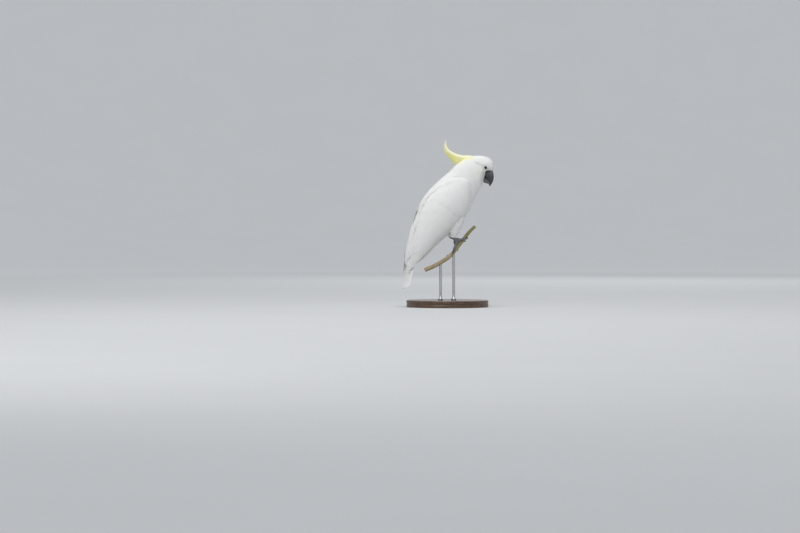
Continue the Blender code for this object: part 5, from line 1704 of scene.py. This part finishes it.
def build_foot(side, points, radii, at, hint, toes, knee):
    hint = np.array(hint)
    origin, axis, out, across, bar = bar_frame(points, radii, at, hint)
    hub = origin + out * (bar + 5.2) * MM
    knots = np.array([knee, knee + (hub - knee) * 0.5 + out * 0.6 * MM, hub + out * 1.2 * MM, hub - out * 1.2 * MM])
    u = np.linspace(-0.12, 3, 30)
    shank_path = spl(knots, u)
    shank_radii = spl([SHANK_RADIUS, SHANK_RADIUS * 0.94, SHANK_RADIUS * 1.15, SHANK_RADIUS * 0.9], u)
    bodies = [lathe(pipe(shank_path, shank_radii, 28, across), (1.0, 0.5))]
    lines, line_outs, kinds, runs = [shank_path], [np.tile(out, (len(shank_path), 1))], [np.zeros(len(shank_path))], [np.concatenate([[0], np.cumsum(np.linalg.norm(np.diff(shank_path, axis=0), axis=-1))])]
    for name, turns, alongs, claw_turn in toes:
        path, outs = toe(points, radii, at, hint, turns, alongs, 40)
        pads = spl([1.12, 1.06, 0.98, 1.0, 0.92, 0.94, 0.86, 0.74], np.linspace(0, 7, 40))
        t = np.linspace(0, 1, 40)
        joint = 0.05 * np.cos(math.tau * 3.2 * t)
        bodies.append(lathe(pipe(path, TOE_RADIUS * (pads + joint), 24, outs[0]), (0.5, 0.8)))
        lines.append(path)
        line_outs.append(outs)
        kinds.append(np.ones(40))
        runs.append(np.concatenate([[0], np.cumsum(np.linalg.norm(np.diff(path, axis=0), axis=-1))]))
        # claw
        forward, outward = unit(path[-1] - path[-5]), outs[-1]
        outward = unit(outward - forward * (forward @ outward))
        here = path[-1] - forward * 1.3 * MM + outward * 0.25 * MM
        stops, steps = [here], 26
        for k in range(1, steps):
            bend = math.radians(claw_turn) * max(0.0, (k / steps) * 1.05 - 0.16)
            here = here + (forward * math.cos(bend) - outward * math.sin(bend)) * (CLAW_LENGTH + 1.3) / steps * MM
            stops.append(here)
        stops = np.array(stops)
        thick = spl([2.25, 2.1, 1.72, 1.12, 0.28], np.linspace(0, 4, steps))
        grid = pipe(stops, thick, 24, outward)
        mid = stops[:, None, :]
        sideways = unit(np.cross(unit(np.gradient(stops, axis=0)), outward))[:, None, :]
        gap = grid - mid
        grid = mid + gap - sideways * ((gap * sideways).sum(-1, keepdims=True)) * 0.22
        pts, groups = lathe(grid, (0.2, 0.15))
        col = np.zeros((steps, 24, 4))
        col[..., 0] = np.linspace(0, 1, steps)[:, None]
        col[..., 3] = 1
        claw = make(f"claw_{name.replace('_', '')}_{side}_horn", pts, groups, {"grain": ring_maps(steps, 24, groups, len(pts))}, np.concatenate([col.reshape(-1, 4), [[0, 0, 0, 1], [1, 0, 0, 1]]]))
        claw.data.materials.append(claw_material)
        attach(claw, "root")
        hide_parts(f"claw_{name}_{side}")
    pts, faces = remeshed(bodies, 0.5, 4)
    n = point_normals(pts, faces)
    line, away, kind, run = np.concatenate(lines), np.concatenate(line_outs), np.concatenate(kinds), np.concatenate(runs) / MM
    tree = KDTree(len(line))
    for i, p in enumerate(line.tolist()):
        tree.insert(p, i)
    tree.balance()
    found = [tree.find_n(p, 2) for p in pts.tolist()]
    a = np.array([f[0][1] for f in found])
    b = np.array([f[1][1] for f in found])
    da, db = np.array([f[0][2] for f in found]), np.array([f[1][2] for f in found])
    same = np.abs(a - b) == 1
    wa = np.where(same, db / (da + db + 1e-9), 1.0)
    position = run[a] * wa + run[b] * (1 - wa)
    facing = (n * away[a]).sum(-1)
    on_top = smooth(0.05, 0.45, facing) * kind[a]
    saw = np.abs(np.sin(math.pi * position / 1.95)) ** 0.55
    cells = np.empty(len(pts))
    for i, p in enumerate(pts.tolist()):
        d = noise.voronoi(Vector((p[0] * 900, p[1] * 900, p[2] * 900)))[0]
        cells[i] = d[1] - d[0]
    pebble = smooth(0.0, 0.35, cells)
    move = on_top * 0.30 * (saw - 0.55) + (1 - on_top) * 0.17 * (pebble - 0.5)
    groove = on_top * smooth(0.5, 0.05, saw) + (1 - on_top) * 0.7 * (1 - pebble)
    pts = pts + n * (move * MM)[:, None]
    colour = np.stack([groove, smooth(0.2, -0.6, facing), np.zeros(len(pts)), np.ones(len(pts))], -1)
    obj = make(f"foot_skin_{side}", pts, [faces], None, colour)
    obj.data.materials.append(foot_material)
    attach(obj, "root")
    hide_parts(f"foot_{side}")


build_foot("right", PERCH, PERCH_RADIUS, 5.0, (0.10, 0.78, 0.62), RIGHT_TOES, place(ANKLE[0], ANKLE[1], -23.5))
build_foot("left", SHOOT, SHOOT_RADIUS, 3.0, (0.0, 0.55, 0.84), LEFT_TOES, place(ANKLE[0], ANKLE[1], 23.5))


def bark_paint():
    p = Paint("twig_bark", Roughness=0.8, Specular_IOR_Level=0.3)
    cut, ring, young = p.coat()[:3]
    grain = p.uv("grain")
    here = p.here()
    streak = p.noise(p.stretched(grain, 1.4, 26.0, 1.0), 1.0, 5.0, 0.62)
    crack = p.noise(p.stretched(grain, 9.0, 60.0, 1.0), 1.0, 4.0, 0.6)
    patch = p.noise(here, 70.0, 4.0, 0.6)
    dots = p.cells(p.stretched(grain, 26.0, 34.0, 1.0), 1.0)
    colour = p.mix((0.31, 0.235, 0.125), (0.47, 0.385, 0.235), p.span(streak, 0.35, 0.68))
    colour = p.mix(colour, (0.225, 0.215, 0.070), p.math("MULTIPLY", young, p.span(patch, 0.2, 0.75, 0.65, 1.0)))
    colour = p.mix(colour, (0.15, 0.11, 0.065), p.math("MULTIPLY", p.span(crack, 0.56, 0.72), 0.7))
    colour = p.mix(colour, (0.56, 0.51, 0.38), p.math("MULTIPLY", p.span(dots, 0.16, 0.08), 0.7))
    colour = p.mix(colour, (0.42, 0.42, 0.36), p.math("MULTIPLY", p.span(patch, 0.55, 0.72), 0.45))
    rings = p.math("MULTIPLY_ADD", p.math("SINE", p.math("MULTIPLY", ring, 52.0)), 0.5, 0.5)
    wood = p.mix((0.60, 0.47, 0.29), (0.44, 0.32, 0.18), p.math("MULTIPLY", rings, 0.6))
    wood = p.mix(wood, (0.22, 0.15, 0.09), p.span(ring, 0.13, 0.06))
    colour = p.mix(colour, wood, cut)
    height = p.math("SUBTRACT", p.math("ADD", p.math("MULTIPLY", streak, 0.9), p.span(dots, 0.20, 0.08, 0.0, 0.35)), p.span(crack, 0.56, 0.72, 0.0, 0.5))
    return p.finish(colour, p.span(streak, 0.3, 0.7, 0.68, 0.88), p.bump(height, 0.0004, 0.6))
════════
Aim: Repeat the material word for word, in full.

Answer to this task:
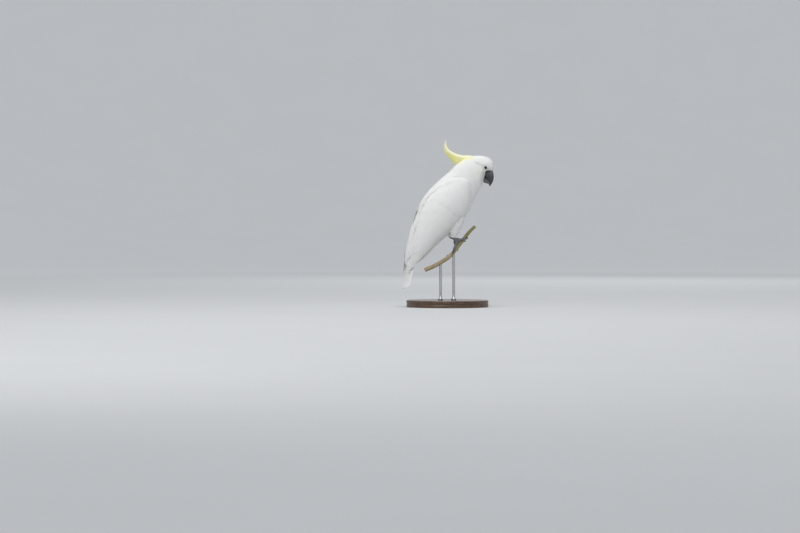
Continue the Blender code for this object: part 5, from line 1704 of scene.py. This part finishes it.
def build_foot(side, points, radii, at, hint, toes, knee):
    hint = np.array(hint)
    origin, axis, out, across, bar = bar_frame(points, radii, at, hint)
    hub = origin + out * (bar + 5.2) * MM
    knots = np.array([knee, knee + (hub - knee) * 0.5 + out * 0.6 * MM, hub + out * 1.2 * MM, hub - out * 1.2 * MM])
    u = np.linspace(-0.12, 3, 30)
    shank_path = spl(knots, u)
    shank_radii = spl([SHANK_RADIUS, SHANK_RADIUS * 0.94, SHANK_RADIUS * 1.15, SHANK_RADIUS * 0.9], u)
    bodies = [lathe(pipe(shank_path, shank_radii, 28, across), (1.0, 0.5))]
    lines, line_outs, kinds, runs = [shank_path], [np.tile(out, (len(shank_path), 1))], [np.zeros(len(shank_path))], [np.concatenate([[0], np.cumsum(np.linalg.norm(np.diff(shank_path, axis=0), axis=-1))])]
    for name, turns, alongs, claw_turn in toes:
        path, outs = toe(points, radii, at, hint, turns, alongs, 40)
        pads = spl([1.12, 1.06, 0.98, 1.0, 0.92, 0.94, 0.86, 0.74], np.linspace(0, 7, 40))
        t = np.linspace(0, 1, 40)
        joint = 0.05 * np.cos(math.tau * 3.2 * t)
        bodies.append(lathe(pipe(path, TOE_RADIUS * (pads + joint), 24, outs[0]), (0.5, 0.8)))
        lines.append(path)
        line_outs.append(outs)
        kinds.append(np.ones(40))
        runs.append(np.concatenate([[0], np.cumsum(np.linalg.norm(np.diff(path, axis=0), axis=-1))]))
        # claw
        forward, outward = unit(path[-1] - path[-5]), outs[-1]
        outward = unit(outward - forward * (forward @ outward))
        here = path[-1] - forward * 1.3 * MM + outward * 0.25 * MM
        stops, steps = [here], 26
        for k in range(1, steps):
            bend = math.radians(claw_turn) * max(0.0, (k / steps) * 1.05 - 0.16)
            here = here + (forward * math.cos(bend) - outward * math.sin(bend)) * (CLAW_LENGTH + 1.3) / steps * MM
            stops.append(here)
        stops = np.array(stops)
        thick = spl([2.25, 2.1, 1.72, 1.12, 0.28], np.linspace(0, 4, steps))
        grid = pipe(stops, thick, 24, outward)
        mid = stops[:, None, :]
        sideways = unit(np.cross(unit(np.gradient(stops, axis=0)), outward))[:, None, :]
        gap = grid - mid
        grid = mid + gap - sideways * ((gap * sideways).sum(-1, keepdims=True)) * 0.22
        pts, groups = lathe(grid, (0.2, 0.15))
        col = np.zeros((steps, 24, 4))
        col[..., 0] = np.linspace(0, 1, steps)[:, None]
        col[..., 3] = 1
        claw = make(f"claw_{name.replace('_', '')}_{side}_horn", pts, groups, {"grain": ring_maps(steps, 24, groups, len(pts))}, np.concatenate([col.reshape(-1, 4), [[0, 0, 0, 1], [1, 0, 0, 1]]]))
        claw.data.materials.append(claw_material)
        attach(claw, "root")
        hide_parts(f"claw_{name}_{side}")
    pts, faces = remeshed(bodies, 0.5, 4)
    n = point_normals(pts, faces)
    line, away, kind, run = np.concatenate(lines), np.concatenate(line_outs), np.concatenate(kinds), np.concatenate(runs) / MM
    tree = KDTree(len(line))
    for i, p in enumerate(line.tolist()):
        tree.insert(p, i)
    tree.balance()
    found = [tree.find_n(p, 2) for p in pts.tolist()]
    a = np.array([f[0][1] for f in found])
    b = np.array([f[1][1] for f in found])
    da, db = np.array([f[0][2] for f in found]), np.array([f[1][2] for f in found])
    same = np.abs(a - b) == 1
    wa = np.where(same, db / (da + db + 1e-9), 1.0)
    position = run[a] * wa + run[b] * (1 - wa)
    facing = (n * away[a]).sum(-1)
    on_top = smooth(0.05, 0.45, facing) * kind[a]
    saw = np.abs(np.sin(math.pi * position / 1.95)) ** 0.55
    cells = np.empty(len(pts))
    for i, p in enumerate(pts.tolist()):
        d = noise.voronoi(Vector((p[0] * 900, p[1] * 900, p[2] * 900)))[0]
        cells[i] = d[1] - d[0]
    pebble = smooth(0.0, 0.35, cells)
    move = on_top * 0.30 * (saw - 0.55) + (1 - on_top) * 0.17 * (pebble - 0.5)
    groove = on_top * smooth(0.5, 0.05, saw) + (1 - on_top) * 0.7 * (1 - pebble)
    pts = pts + n * (move * MM)[:, None]
    colour = np.stack([groove, smooth(0.2, -0.6, facing), np.zeros(len(pts)), np.ones(len(pts))], -1)
    obj = make(f"foot_skin_{side}", pts, [faces], None, colour)
    obj.data.materials.append(foot_material)
    attach(obj, "root")
    hide_parts(f"foot_{side}")


build_foot("right", PERCH, PERCH_RADIUS, 5.0, (0.10, 0.78, 0.62), RIGHT_TOES, place(ANKLE[0], ANKLE[1], -23.5))
build_foot("left", SHOOT, SHOOT_RADIUS, 3.0, (0.0, 0.55, 0.84), LEFT_TOES, place(ANKLE[0], ANKLE[1], 23.5))


def bark_paint():
    p = Paint("twig_bark", Roughness=0.8, Specular_IOR_Level=0.3)
    cut, ring, young = p.coat()[:3]
    grain = p.uv("grain")
    here = p.here()
    streak = p.noise(p.stretched(grain, 1.4, 26.0, 1.0), 1.0, 5.0, 0.62)
    crack = p.noise(p.stretched(grain, 9.0, 60.0, 1.0), 1.0, 4.0, 0.6)
    patch = p.noise(here, 70.0, 4.0, 0.6)
    dots = p.cells(p.stretched(grain, 26.0, 34.0, 1.0), 1.0)
    colour = p.mix((0.31, 0.235, 0.125), (0.47, 0.385, 0.235), p.span(streak, 0.35, 0.68))
    colour = p.mix(colour, (0.225, 0.215, 0.070), p.math("MULTIPLY", young, p.span(patch, 0.2, 0.75, 0.65, 1.0)))
    colour = p.mix(colour, (0.15, 0.11, 0.065), p.math("MULTIPLY", p.span(crack, 0.56, 0.72), 0.7))
    colour = p.mix(colour, (0.56, 0.51, 0.38), p.math("MULTIPLY", p.span(dots, 0.16, 0.08), 0.7))
    colour = p.mix(colour, (0.42, 0.42, 0.36), p.math("MULTIPLY", p.span(patch, 0.55, 0.72), 0.45))
    rings = p.math("MULTIPLY_ADD", p.math("SINE", p.math("MULTIPLY", ring, 52.0)), 0.5, 0.5)
    wood = p.mix((0.60, 0.47, 0.29), (0.44, 0.32, 0.18), p.math("MULTIPLY", rings, 0.6))
    wood = p.mix(wood, (0.22, 0.15, 0.09), p.span(ring, 0.13, 0.06))
    colour = p.mix(colour, wood, cut)
    height = p.math("SUBTRACT", p.math("ADD", p.math("MULTIPLY", streak, 0.9), p.span(dots, 0.20, 0.08, 0.0, 0.35)), p.span(crack, 0.56, 0.72, 0.0, 0.5))
    return p.finish(colour, p.span(streak, 0.3, 0.7, 0.68, 0.88), p.bump(height, 0.0004, 0.6))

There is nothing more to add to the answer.